Prompt:
In full and without alteration, give the listing again.

....................

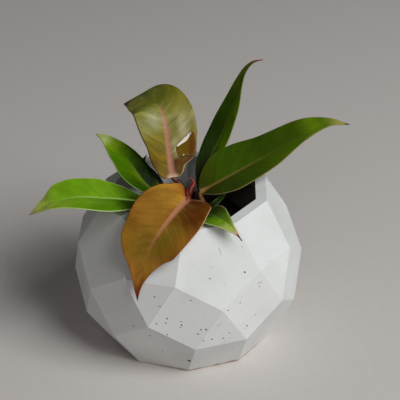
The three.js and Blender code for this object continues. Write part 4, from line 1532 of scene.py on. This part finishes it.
def make_stem():
    def radius_at(share):
        ring = 0.35 * math.exp(-(((share * 5) % 1 - 0.5) / 0.18) ** 2)
        cap = math.sqrt(clamp((1 - share) / 0.06))
        return (STEM_RADIUS - 0.35 + ring) * cap

    def section(share, angle):
        return 1 + 0.05 * noise.noise(Vector((math.cos(angle) * 2, math.sin(angle) * 2, share * 9)))

    body = Body()
    line = [(STEM_X, STEM_Y, z) for z in (STEM_BOTTOM, (STEM_BOTTOM + STEM_TOP) / 2, STEM_TOP)]
    points, faces, shares, _ = rod(line, radius_at, 80, 40, section)
    body.add(points, faces, 0, along=shares)
    for path, size in SHEATHS:
        points, faces, shares, _ = rod(path, lambda share: size * (1 - share ** 3) + 0.12, 40, 20)
        body.add(points, faces, 1, along=[share / 2 for share in shares])
    stops = [(0.3, (58, 40, 24)), (0.75, (104, 74, 44)), (1, (126, 104, 58))]
    bark = grained_look("stem_skin", "along", stops, (1.2, 5, 0.7), (52, 32, 20), 0.6, (0.45, 0.7), 0.25)
    sheath = stalk_look("dry_sheath", (62, 24, 14), (92, 40, 24), (124, 70, 44))
    dress(body.make("stem_bark", bark, sheath), "stem_skin", "stem")


def lip_share(share, turn):
    """How far round from the lip a place on the rolled leaf lies; the lip winds up the leaf."""
    return (turn + 0.9 * share + 0.15) % 1


def make_new_leaf():
    """A leaf still rolled up: a spindle whose outer turn ends in a raised slanting lip."""
    size = Curve([(k, radius, 0) for k, radius in enumerate(NEW_LEAF_RADII)])

    def radius_at(share):
        return size.at(share).y * math.sqrt(clamp((1 - share) / 0.03))

    def section(share, angle):
        turn = lip_share(share, angle / FULL_TURN)
        return 0.86 + 0.22 * turn ** 2 * smooth(1 - turn, 0, 0.06)

    body = Body()
    points, faces, shares, turns = rod(NEW_LEAF, radius_at, 110, 48, section)
    body.add(points, faces, along=shares, across=[lip_share(*place) for place in zip(shares, turns)])
    dress(body.make("furled_leaf", new_leaf_look()), "new_leaf_red", "new_leaf")


def new_leaf_look():
    look = Look("furled_leaf_red")
    streak = look.noise(0.9, 4, 0.6)
    colour = look.ramp(
        look.value("along"),
        (0, (70, 18, 10)), (0.35, (112, 28, 16)), (0.7, (150, 42, 28)), (1, (128, 52, 42)),
    )
    colour = look.cover(colour, (176, 66, 46), look.step(look.value("across"), 0.8, 0.97))
    colour = look.cover(colour, (70, 16, 12), look.range(streak, 0, 0.5))
    return look.finish(colour, look.range(streak, 0.36, 0.5), 0.35, streak, 0.06)


make_camera()
make_studio()
make_floor()
make_pot()
make_soil()
make_stem()
for leaf in LEAVES:
    make_leaf(*leaf)
make_film()
make_new_leaf()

....................

Result of the task:
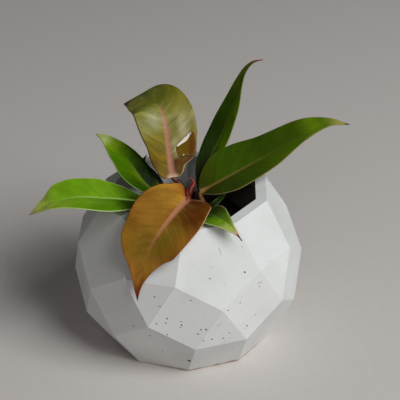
The three.js and Blender code for this object continues. Write part 4, from line 1532 of scene.py on. This part finishes it.
def make_stem():
    def radius_at(share):
        ring = 0.35 * math.exp(-(((share * 5) % 1 - 0.5) / 0.18) ** 2)
        cap = math.sqrt(clamp((1 - share) / 0.06))
        return (STEM_RADIUS - 0.35 + ring) * cap

    def section(share, angle):
        return 1 + 0.05 * noise.noise(Vector((math.cos(angle) * 2, math.sin(angle) * 2, share * 9)))

    body = Body()
    line = [(STEM_X, STEM_Y, z) for z in (STEM_BOTTOM, (STEM_BOTTOM + STEM_TOP) / 2, STEM_TOP)]
    points, faces, shares, _ = rod(line, radius_at, 80, 40, section)
    body.add(points, faces, 0, along=shares)
    for path, size in SHEATHS:
        points, faces, shares, _ = rod(path, lambda share: size * (1 - share ** 3) + 0.12, 40, 20)
        body.add(points, faces, 1, along=[share / 2 for share in shares])
    stops = [(0.3, (58, 40, 24)), (0.75, (104, 74, 44)), (1, (126, 104, 58))]
    bark = grained_look("stem_skin", "along", stops, (1.2, 5, 0.7), (52, 32, 20), 0.6, (0.45, 0.7), 0.25)
    sheath = stalk_look("dry_sheath", (62, 24, 14), (92, 40, 24), (124, 70, 44))
    dress(body.make("stem_bark", bark, sheath), "stem_skin", "stem")


def lip_share(share, turn):
    """How far round from the lip a place on the rolled leaf lies; the lip winds up the leaf."""
    return (turn + 0.9 * share + 0.15) % 1


def make_new_leaf():
    """A leaf still rolled up: a spindle whose outer turn ends in a raised slanting lip."""
    size = Curve([(k, radius, 0) for k, radius in enumerate(NEW_LEAF_RADII)])

    def radius_at(share):
        return size.at(share).y * math.sqrt(clamp((1 - share) / 0.03))

    def section(share, angle):
        turn = lip_share(share, angle / FULL_TURN)
        return 0.86 + 0.22 * turn ** 2 * smooth(1 - turn, 0, 0.06)

    body = Body()
    points, faces, shares, turns = rod(NEW_LEAF, radius_at, 110, 48, section)
    body.add(points, faces, along=shares, across=[lip_share(*place) for place in zip(shares, turns)])
    dress(body.make("furled_leaf", new_leaf_look()), "new_leaf_red", "new_leaf")


def new_leaf_look():
    look = Look("furled_leaf_red")
    streak = look.noise(0.9, 4, 0.6)
    colour = look.ramp(
        look.value("along"),
        (0, (70, 18, 10)), (0.35, (112, 28, 16)), (0.7, (150, 42, 28)), (1, (128, 52, 42)),
    )
    colour = look.cover(colour, (176, 66, 46), look.step(look.value("across"), 0.8, 0.97))
    colour = look.cover(colour, (70, 16, 12), look.range(streak, 0, 0.5))
    return look.finish(colour, look.range(streak, 0.36, 0.5), 0.35, streak, 0.06)


make_camera()
make_studio()
make_floor()
make_pot()
make_soil()
make_stem()
for leaf in LEAVES:
    make_leaf(*leaf)
make_film()
make_new_leaf()